### [REQUIRED TASK]
Nothing should be left out: output all of the entries exactly.

(3D code data)
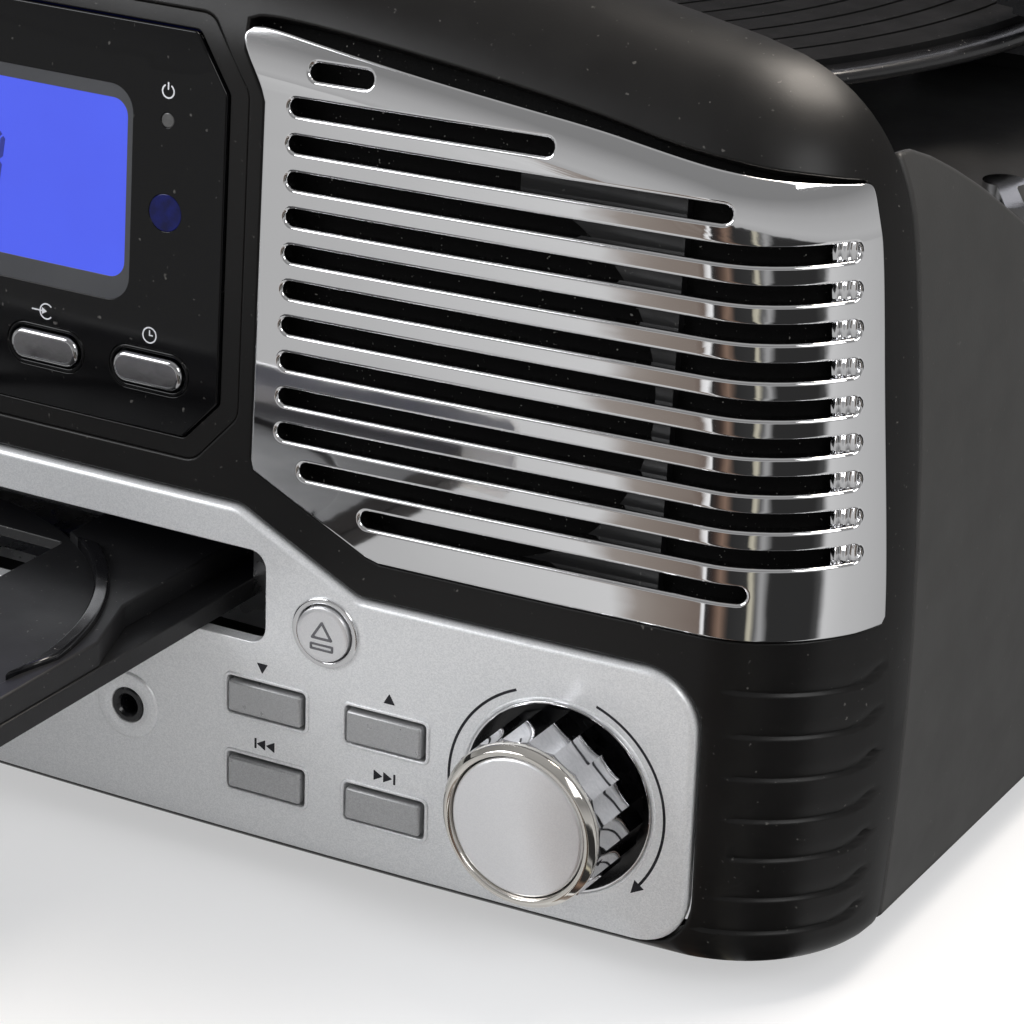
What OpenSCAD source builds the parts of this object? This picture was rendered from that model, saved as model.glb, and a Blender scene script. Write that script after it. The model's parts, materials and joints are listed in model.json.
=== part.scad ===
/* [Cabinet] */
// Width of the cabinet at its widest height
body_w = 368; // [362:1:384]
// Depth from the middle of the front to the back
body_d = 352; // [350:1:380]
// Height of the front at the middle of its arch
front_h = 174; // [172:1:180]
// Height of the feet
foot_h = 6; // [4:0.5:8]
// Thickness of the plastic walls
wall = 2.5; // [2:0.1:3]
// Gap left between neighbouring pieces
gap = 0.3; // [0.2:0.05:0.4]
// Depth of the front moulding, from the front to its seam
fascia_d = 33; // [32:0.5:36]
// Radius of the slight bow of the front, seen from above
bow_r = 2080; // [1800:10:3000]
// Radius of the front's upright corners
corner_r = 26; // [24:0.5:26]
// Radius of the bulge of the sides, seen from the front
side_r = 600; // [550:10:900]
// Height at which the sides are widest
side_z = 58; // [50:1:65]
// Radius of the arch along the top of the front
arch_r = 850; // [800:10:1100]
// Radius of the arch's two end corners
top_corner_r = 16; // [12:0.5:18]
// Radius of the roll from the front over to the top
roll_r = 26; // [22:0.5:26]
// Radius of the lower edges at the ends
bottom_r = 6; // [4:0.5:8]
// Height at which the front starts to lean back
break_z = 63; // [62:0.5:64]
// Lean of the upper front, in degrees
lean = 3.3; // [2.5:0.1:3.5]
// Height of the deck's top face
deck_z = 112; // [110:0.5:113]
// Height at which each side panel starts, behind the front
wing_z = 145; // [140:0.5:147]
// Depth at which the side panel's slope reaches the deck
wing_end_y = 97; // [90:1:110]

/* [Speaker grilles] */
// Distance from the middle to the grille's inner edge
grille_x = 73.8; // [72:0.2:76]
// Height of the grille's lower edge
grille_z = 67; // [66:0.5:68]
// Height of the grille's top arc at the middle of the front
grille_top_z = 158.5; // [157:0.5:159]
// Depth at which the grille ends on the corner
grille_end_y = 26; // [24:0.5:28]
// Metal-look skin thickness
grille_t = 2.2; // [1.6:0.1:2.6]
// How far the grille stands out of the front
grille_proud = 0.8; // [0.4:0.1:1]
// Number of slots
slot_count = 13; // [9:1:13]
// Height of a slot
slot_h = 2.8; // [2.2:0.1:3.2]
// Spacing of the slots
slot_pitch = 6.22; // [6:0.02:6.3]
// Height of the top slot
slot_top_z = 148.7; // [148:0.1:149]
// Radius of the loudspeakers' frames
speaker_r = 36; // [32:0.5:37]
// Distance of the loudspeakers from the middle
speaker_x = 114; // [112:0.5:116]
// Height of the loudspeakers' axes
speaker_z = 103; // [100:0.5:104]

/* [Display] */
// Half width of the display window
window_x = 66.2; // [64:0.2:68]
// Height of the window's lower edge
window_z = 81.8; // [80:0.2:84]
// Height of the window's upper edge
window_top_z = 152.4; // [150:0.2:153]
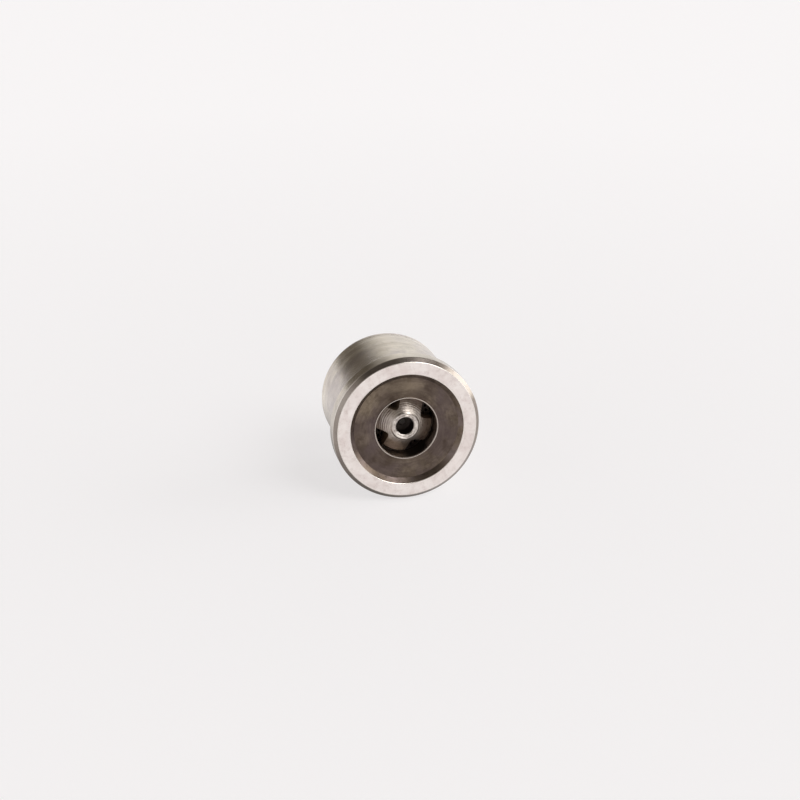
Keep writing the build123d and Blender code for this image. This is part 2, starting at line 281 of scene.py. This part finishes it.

### [FINAL ANSWER]
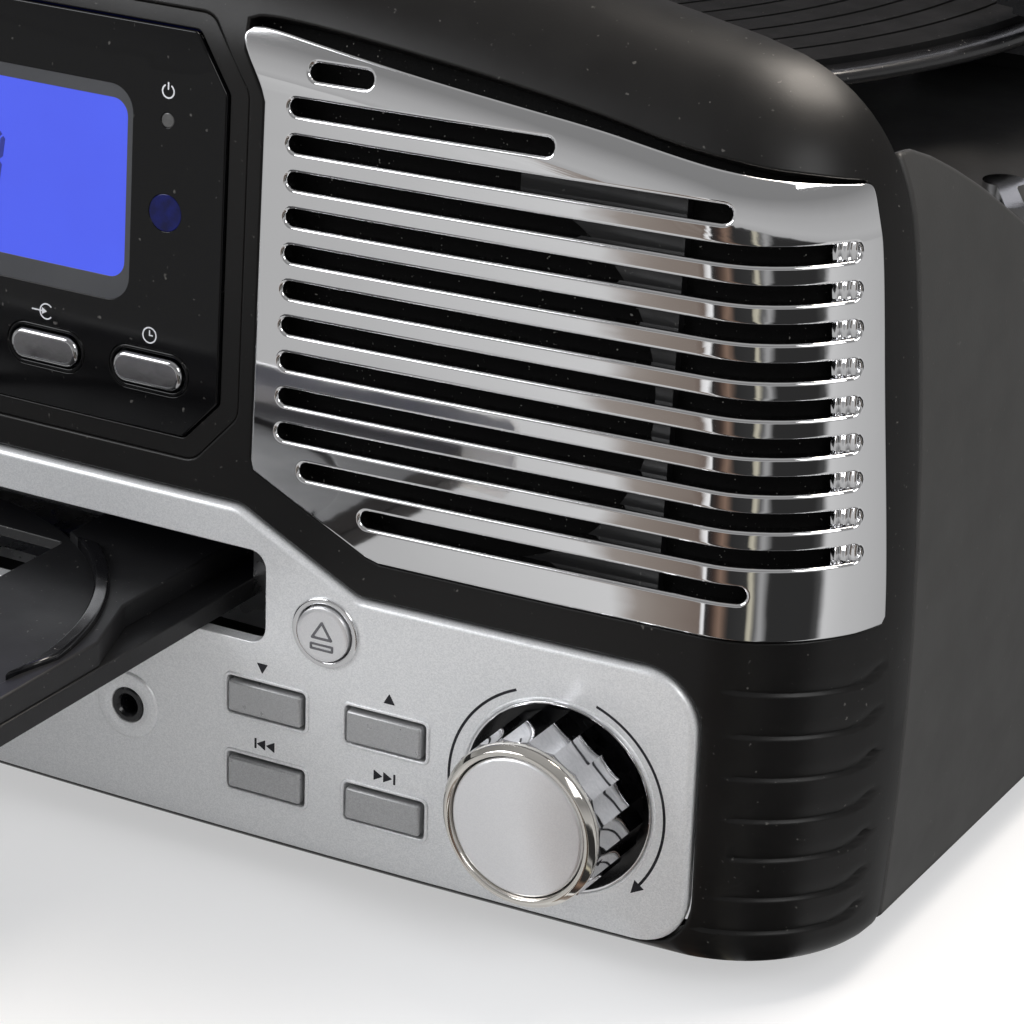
What OpenSCAD source builds the parts of this object? This picture was rendered from that model, saved as model.glb, and a Blender scene script. Write that script after it. The model's parts, materials and joints are listed in model.json.
=== part.scad ===
/* [Cabinet] */
// Width of the cabinet at its widest height
body_w = 368; // [362:1:384]
// Depth from the middle of the front to the back
body_d = 352; // [350:1:380]
// Height of the front at the middle of its arch
front_h = 174; // [172:1:180]
// Height of the feet
foot_h = 6; // [4:0.5:8]
// Thickness of the plastic walls
wall = 2.5; // [2:0.1:3]
// Gap left between neighbouring pieces
gap = 0.3; // [0.2:0.05:0.4]
// Depth of the front moulding, from the front to its seam
fascia_d = 33; // [32:0.5:36]
// Radius of the slight bow of the front, seen from above
bow_r = 2080; // [1800:10:3000]
// Radius of the front's upright corners
corner_r = 26; // [24:0.5:26]
// Radius of the bulge of the sides, seen from the front
side_r = 600; // [550:10:900]
// Height at which the sides are widest
side_z = 58; // [50:1:65]
// Radius of the arch along the top of the front
arch_r = 850; // [800:10:1100]
// Radius of the arch's two end corners
top_corner_r = 16; // [12:0.5:18]
// Radius of the roll from the front over to the top
roll_r = 26; // [22:0.5:26]
// Radius of the lower edges at the ends
bottom_r = 6; // [4:0.5:8]
// Height at which the front starts to lean back
break_z = 63; // [62:0.5:64]
// Lean of the upper front, in degrees
lean = 3.3; // [2.5:0.1:3.5]
// Height of the deck's top face
deck_z = 112; // [110:0.5:113]
// Height at which each side panel starts, behind the front
wing_z = 145; // [140:0.5:147]
// Depth at which the side panel's slope reaches the deck
wing_end_y = 97; // [90:1:110]

/* [Speaker grilles] */
// Distance from the middle to the grille's inner edge
grille_x = 73.8; // [72:0.2:76]
// Height of the grille's lower edge
grille_z = 67; // [66:0.5:68]
// Height of the grille's top arc at the middle of the front
grille_top_z = 158.5; // [157:0.5:159]
// Depth at which the grille ends on the corner
grille_end_y = 26; // [24:0.5:28]
// Metal-look skin thickness
grille_t = 2.2; // [1.6:0.1:2.6]
// How far the grille stands out of the front
grille_proud = 0.8; // [0.4:0.1:1]
// Number of slots
slot_count = 13; // [9:1:13]
// Height of a slot
slot_h = 2.8; // [2.2:0.1:3.2]
// Spacing of the slots
slot_pitch = 6.22; // [6:0.02:6.3]
// Height of the top slot
slot_top_z = 148.7; // [148:0.1:149]
// Radius of the loudspeakers' frames
speaker_r = 36; // [32:0.5:37]
// Distance of the loudspeakers from the middle
speaker_x = 114; // [112:0.5:116]
// Height of the loudspeakers' axes
speaker_z = 103; // [100:0.5:104]

/* [Display] */
// Half width of the display window
window_x = 66.2; // [64:0.2:68]
// Height of the window's lower edge
window_z = 81.8; // [80:0.2:84]
// Height of the window's upper edge
window_top_z = 152.4; // [150:0.2:153]
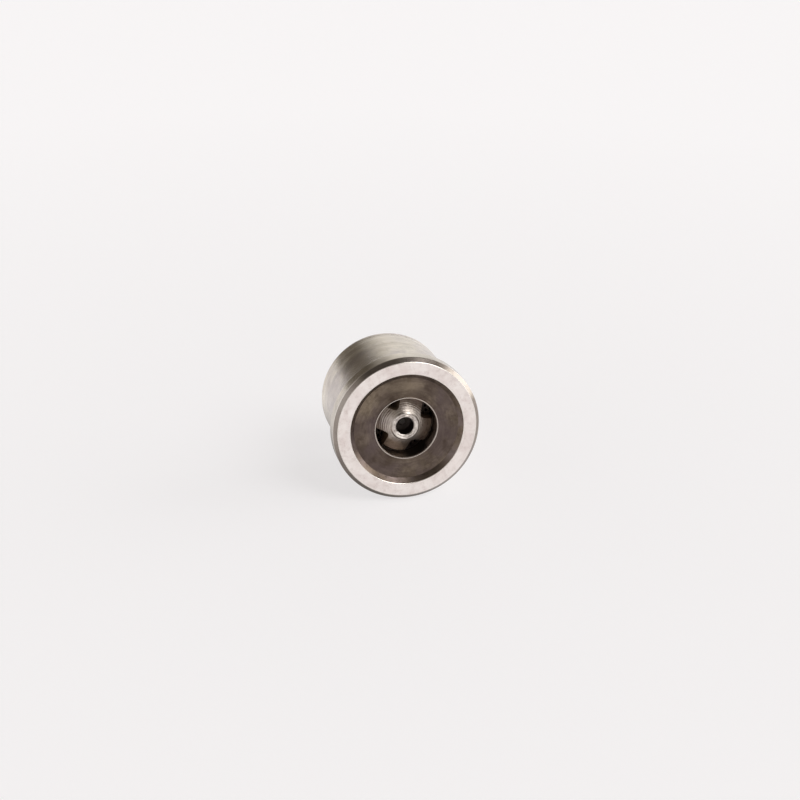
Keep writing the build123d and Blender code for this image. This is part 2, starting at line 281 of scene.py. This part finishes it.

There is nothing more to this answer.